Supplied records:
__________
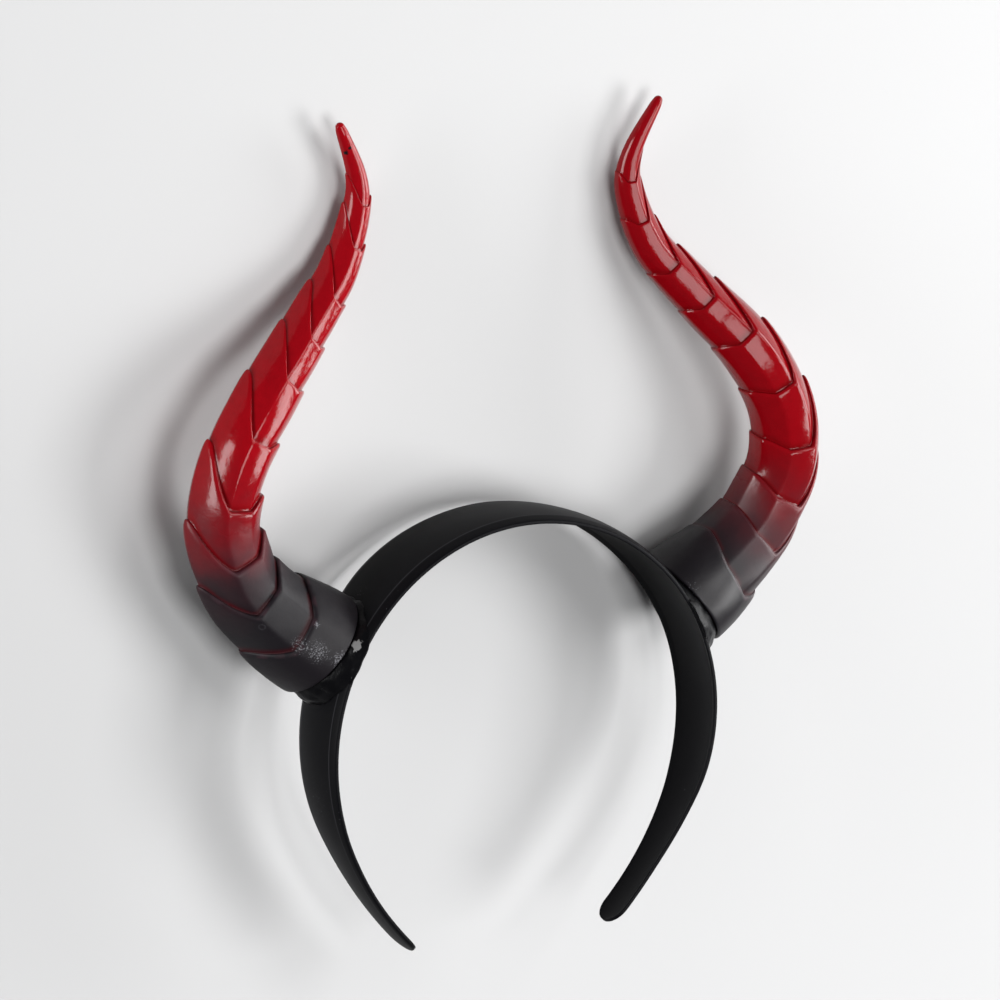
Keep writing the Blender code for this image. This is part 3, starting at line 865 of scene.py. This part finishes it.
__________
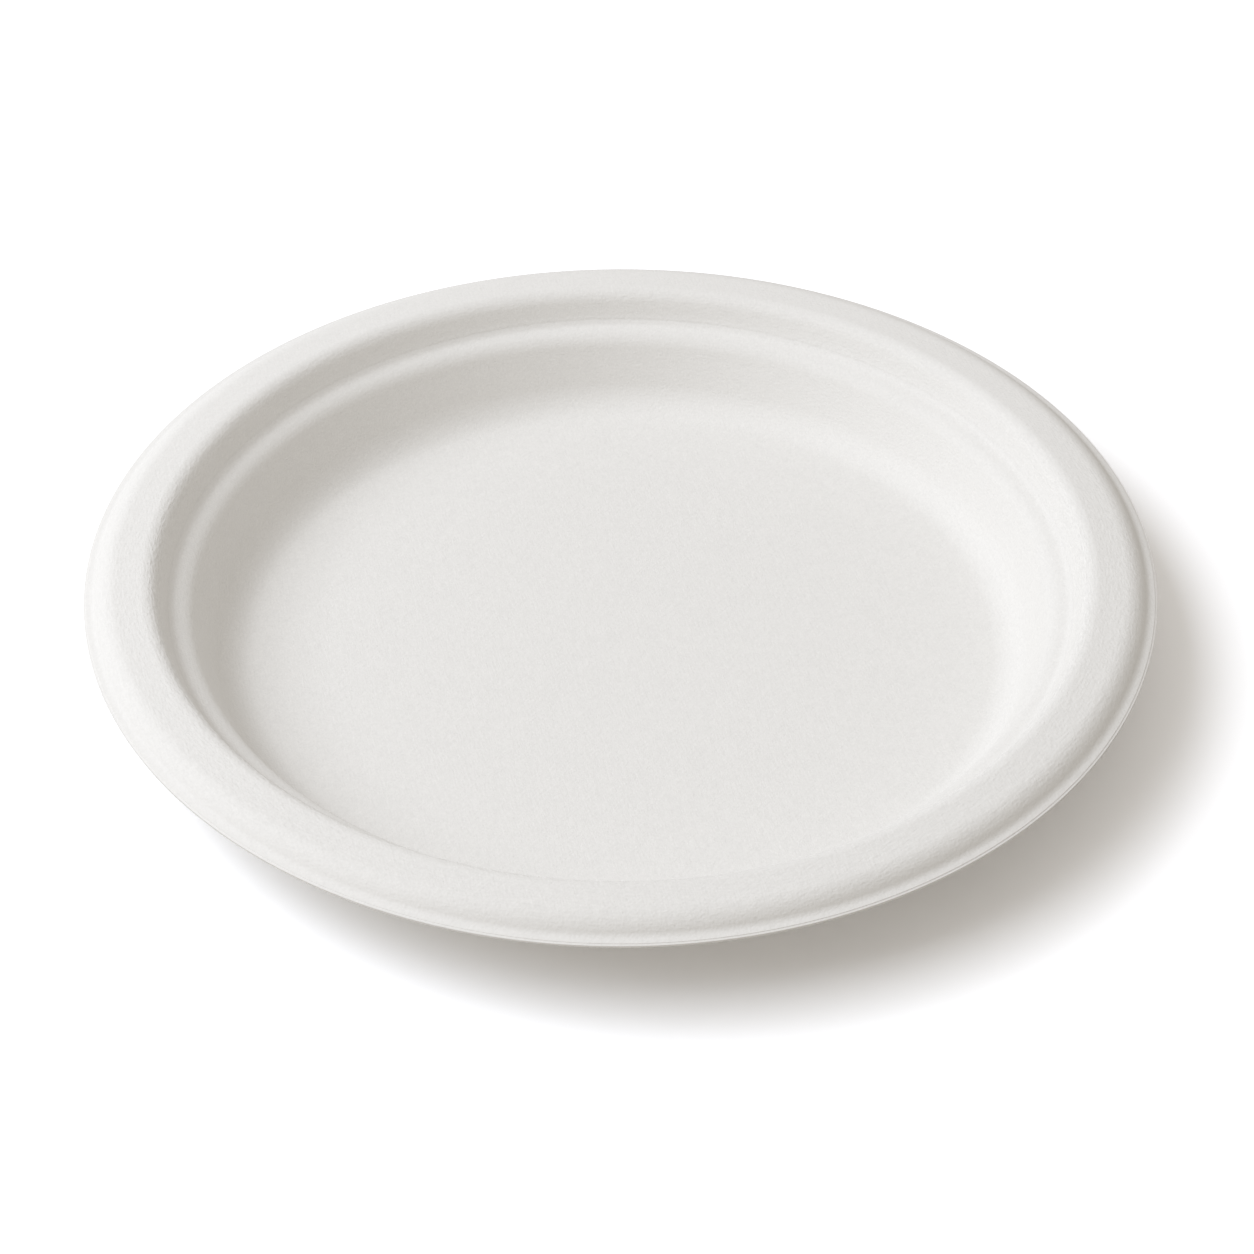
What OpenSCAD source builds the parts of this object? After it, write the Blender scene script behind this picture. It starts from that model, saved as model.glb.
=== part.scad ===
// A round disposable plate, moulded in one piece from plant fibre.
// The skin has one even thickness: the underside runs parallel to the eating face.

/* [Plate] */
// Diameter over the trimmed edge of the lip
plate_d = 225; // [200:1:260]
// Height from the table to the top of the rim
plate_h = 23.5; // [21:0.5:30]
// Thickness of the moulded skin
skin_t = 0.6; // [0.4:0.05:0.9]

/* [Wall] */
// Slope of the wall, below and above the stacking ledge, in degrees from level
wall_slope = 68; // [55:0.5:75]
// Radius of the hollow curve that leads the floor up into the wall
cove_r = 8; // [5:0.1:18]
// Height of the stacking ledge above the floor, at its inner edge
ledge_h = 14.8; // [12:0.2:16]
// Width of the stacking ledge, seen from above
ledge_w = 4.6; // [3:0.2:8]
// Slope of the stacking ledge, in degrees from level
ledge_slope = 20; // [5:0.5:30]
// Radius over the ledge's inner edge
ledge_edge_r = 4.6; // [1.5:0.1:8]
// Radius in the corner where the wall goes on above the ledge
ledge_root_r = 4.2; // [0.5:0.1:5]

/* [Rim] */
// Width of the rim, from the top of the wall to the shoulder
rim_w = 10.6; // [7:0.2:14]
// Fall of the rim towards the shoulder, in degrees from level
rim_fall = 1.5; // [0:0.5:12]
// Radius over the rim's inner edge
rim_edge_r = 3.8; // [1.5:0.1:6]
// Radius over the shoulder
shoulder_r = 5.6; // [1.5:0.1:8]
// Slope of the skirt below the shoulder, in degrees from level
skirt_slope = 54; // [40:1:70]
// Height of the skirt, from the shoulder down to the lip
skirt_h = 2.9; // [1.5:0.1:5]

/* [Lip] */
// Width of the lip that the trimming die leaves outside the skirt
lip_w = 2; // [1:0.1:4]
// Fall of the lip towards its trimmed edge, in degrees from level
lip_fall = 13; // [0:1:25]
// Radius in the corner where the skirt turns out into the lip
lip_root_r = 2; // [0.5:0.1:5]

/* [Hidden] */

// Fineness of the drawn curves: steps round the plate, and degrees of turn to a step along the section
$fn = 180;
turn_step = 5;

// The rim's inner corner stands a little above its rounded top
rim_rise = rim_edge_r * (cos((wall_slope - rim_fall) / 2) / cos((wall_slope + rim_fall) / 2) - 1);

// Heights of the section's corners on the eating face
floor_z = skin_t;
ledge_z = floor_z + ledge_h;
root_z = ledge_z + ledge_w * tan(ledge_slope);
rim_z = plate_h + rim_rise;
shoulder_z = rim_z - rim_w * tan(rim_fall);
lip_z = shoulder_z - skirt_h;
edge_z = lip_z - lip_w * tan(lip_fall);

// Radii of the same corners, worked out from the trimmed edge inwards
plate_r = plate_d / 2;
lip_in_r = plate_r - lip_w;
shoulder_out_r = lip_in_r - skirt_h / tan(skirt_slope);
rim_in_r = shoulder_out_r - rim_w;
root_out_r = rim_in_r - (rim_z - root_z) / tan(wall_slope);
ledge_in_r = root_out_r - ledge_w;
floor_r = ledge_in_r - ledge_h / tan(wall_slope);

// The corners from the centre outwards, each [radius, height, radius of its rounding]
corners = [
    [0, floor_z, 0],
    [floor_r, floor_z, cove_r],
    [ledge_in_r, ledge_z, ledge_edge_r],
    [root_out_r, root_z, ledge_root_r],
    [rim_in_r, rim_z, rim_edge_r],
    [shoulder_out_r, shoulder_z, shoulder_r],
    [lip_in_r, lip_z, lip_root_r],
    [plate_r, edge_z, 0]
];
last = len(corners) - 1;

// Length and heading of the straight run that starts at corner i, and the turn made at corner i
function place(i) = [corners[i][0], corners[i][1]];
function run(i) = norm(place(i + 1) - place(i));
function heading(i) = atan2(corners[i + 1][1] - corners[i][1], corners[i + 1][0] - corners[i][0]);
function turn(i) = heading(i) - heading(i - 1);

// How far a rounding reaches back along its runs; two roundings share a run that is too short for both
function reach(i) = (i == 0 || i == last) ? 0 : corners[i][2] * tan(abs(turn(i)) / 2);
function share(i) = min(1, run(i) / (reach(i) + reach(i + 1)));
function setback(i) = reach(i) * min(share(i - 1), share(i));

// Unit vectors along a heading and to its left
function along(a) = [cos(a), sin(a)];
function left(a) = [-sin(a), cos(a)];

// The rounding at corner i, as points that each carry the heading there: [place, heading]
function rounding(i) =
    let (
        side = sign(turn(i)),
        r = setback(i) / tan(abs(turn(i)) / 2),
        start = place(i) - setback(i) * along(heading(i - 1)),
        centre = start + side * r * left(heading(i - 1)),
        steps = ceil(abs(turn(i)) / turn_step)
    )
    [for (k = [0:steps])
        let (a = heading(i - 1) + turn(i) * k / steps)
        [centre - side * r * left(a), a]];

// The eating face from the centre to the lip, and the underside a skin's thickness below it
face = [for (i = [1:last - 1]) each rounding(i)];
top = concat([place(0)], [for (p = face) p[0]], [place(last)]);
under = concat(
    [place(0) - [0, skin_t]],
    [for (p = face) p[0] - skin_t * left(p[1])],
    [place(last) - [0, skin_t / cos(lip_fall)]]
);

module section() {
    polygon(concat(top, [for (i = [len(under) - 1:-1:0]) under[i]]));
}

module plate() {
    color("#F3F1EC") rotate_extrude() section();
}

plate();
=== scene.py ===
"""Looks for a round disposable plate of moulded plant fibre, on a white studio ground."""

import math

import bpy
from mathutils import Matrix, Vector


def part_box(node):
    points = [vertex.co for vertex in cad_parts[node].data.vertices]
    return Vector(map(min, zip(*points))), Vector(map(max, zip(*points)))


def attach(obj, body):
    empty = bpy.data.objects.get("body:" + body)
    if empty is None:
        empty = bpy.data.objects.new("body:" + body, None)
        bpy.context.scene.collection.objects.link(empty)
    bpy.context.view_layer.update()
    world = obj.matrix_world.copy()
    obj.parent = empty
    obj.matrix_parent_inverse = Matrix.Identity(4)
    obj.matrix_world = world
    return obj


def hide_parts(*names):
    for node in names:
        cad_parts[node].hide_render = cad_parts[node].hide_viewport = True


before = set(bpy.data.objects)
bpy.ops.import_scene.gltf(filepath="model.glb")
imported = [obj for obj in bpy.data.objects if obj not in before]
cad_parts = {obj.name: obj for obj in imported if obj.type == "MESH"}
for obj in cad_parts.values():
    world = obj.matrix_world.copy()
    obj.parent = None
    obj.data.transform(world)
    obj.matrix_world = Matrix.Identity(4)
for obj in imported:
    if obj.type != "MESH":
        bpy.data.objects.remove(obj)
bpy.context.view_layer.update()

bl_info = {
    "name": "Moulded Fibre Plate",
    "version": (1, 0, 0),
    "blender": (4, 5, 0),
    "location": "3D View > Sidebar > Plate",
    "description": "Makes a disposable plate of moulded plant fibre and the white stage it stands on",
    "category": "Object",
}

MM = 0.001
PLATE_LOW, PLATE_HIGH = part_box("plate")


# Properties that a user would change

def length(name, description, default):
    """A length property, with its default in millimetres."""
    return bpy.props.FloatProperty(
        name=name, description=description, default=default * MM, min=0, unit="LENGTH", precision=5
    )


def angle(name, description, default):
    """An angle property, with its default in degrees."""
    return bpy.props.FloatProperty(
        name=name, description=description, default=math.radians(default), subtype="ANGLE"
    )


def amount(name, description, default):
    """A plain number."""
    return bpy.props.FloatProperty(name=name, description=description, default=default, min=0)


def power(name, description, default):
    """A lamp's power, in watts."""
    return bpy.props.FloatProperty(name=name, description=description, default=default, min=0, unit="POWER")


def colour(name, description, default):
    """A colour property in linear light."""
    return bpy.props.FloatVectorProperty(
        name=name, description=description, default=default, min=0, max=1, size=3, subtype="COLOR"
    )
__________
Task goal:
Of all the lines in the listing above, how many include "MESH"? Write only the number.

Correct response:
2